Ho ancora le tende chiuse. Questo maggio è uno stato d’animo che non ti lascia. Pensi, pensi che tutto questo inverno non te lo meritavi ma ormai ci cammini con le scarpe rotte e la fatica che fai si raddoppia. Pensi a come incastrare i quarti d’ora soltanto per le stupide parole sparse tra i quaderni.
Serve? A che che serve se poi passi tutto il tempo a fare il quotidiano, il necessario di ogni giorno fino a notte? Le ore sono una manciata di spilli. Lo farò domani ti dici, chiamare qualcuno, inviare un messaggio per un saluto, riprendere un’amicizia, quelle che a volte non ti perdi ma restano sospese, per via della lontananza della vita che ti porta da un’altra parte, i figli, i mariti, i compagni, le vite diverse, il lavoro che si lascia, le situazioni che devi risolvere, le persone brutte che ti rovinano la tua di vita, tu che devi difenderti per sopravvivere e alla fine ecco, siamo talmente abituati a rimandare che quando scopri di non avere più il tempo di farla quella cosa vorresti prendere a testate il muro.

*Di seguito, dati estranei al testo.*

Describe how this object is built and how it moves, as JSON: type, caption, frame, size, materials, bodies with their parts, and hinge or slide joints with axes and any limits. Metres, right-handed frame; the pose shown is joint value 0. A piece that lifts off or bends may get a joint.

Ci sono situazioni come queste che alla fine bene o male le risolvi, ne esci distrutto, ma ne esci vivo. Altre invece no. E allora te lo chiedi perché tu dia così importanza a certa gente di merda sprecando gli anni per poi accorgerti che di anni ne sono passati troppi e chi avrebbe meritato un po’ del tuo tempo forse chissà magari sarebbe stato poco comunque ad ogni modo vi sareste riviste, riabbracciate, avreste riso, le avresti raccontato di quanta gente stronza hai incontrato in dodici anni, vi sareste dette pazienza. Magari ti avrebbe detto come la sua di vita fosse cambiata, se il mostro lo avrebbe combattuto forte oppure non lo avrebbe neanche considerato per non dargli troppa importanza.

Perché il bello di lei era la semplicità con cui ricordo mi diceva “dai va beh su che te frega dai dai!” era la sua forza di passare oltre, del cercare la positività in qualsiasi cosa.
Ci sono persone che ti rimangono dentro in qualche modo, anche se le hai conosciute poco anche se da tantissimo non le vedi.
Ecco, chiamatele queste persone, chiamatele oggi, perché io quel domani me lo sono perso, io, non ho fatto in tempo.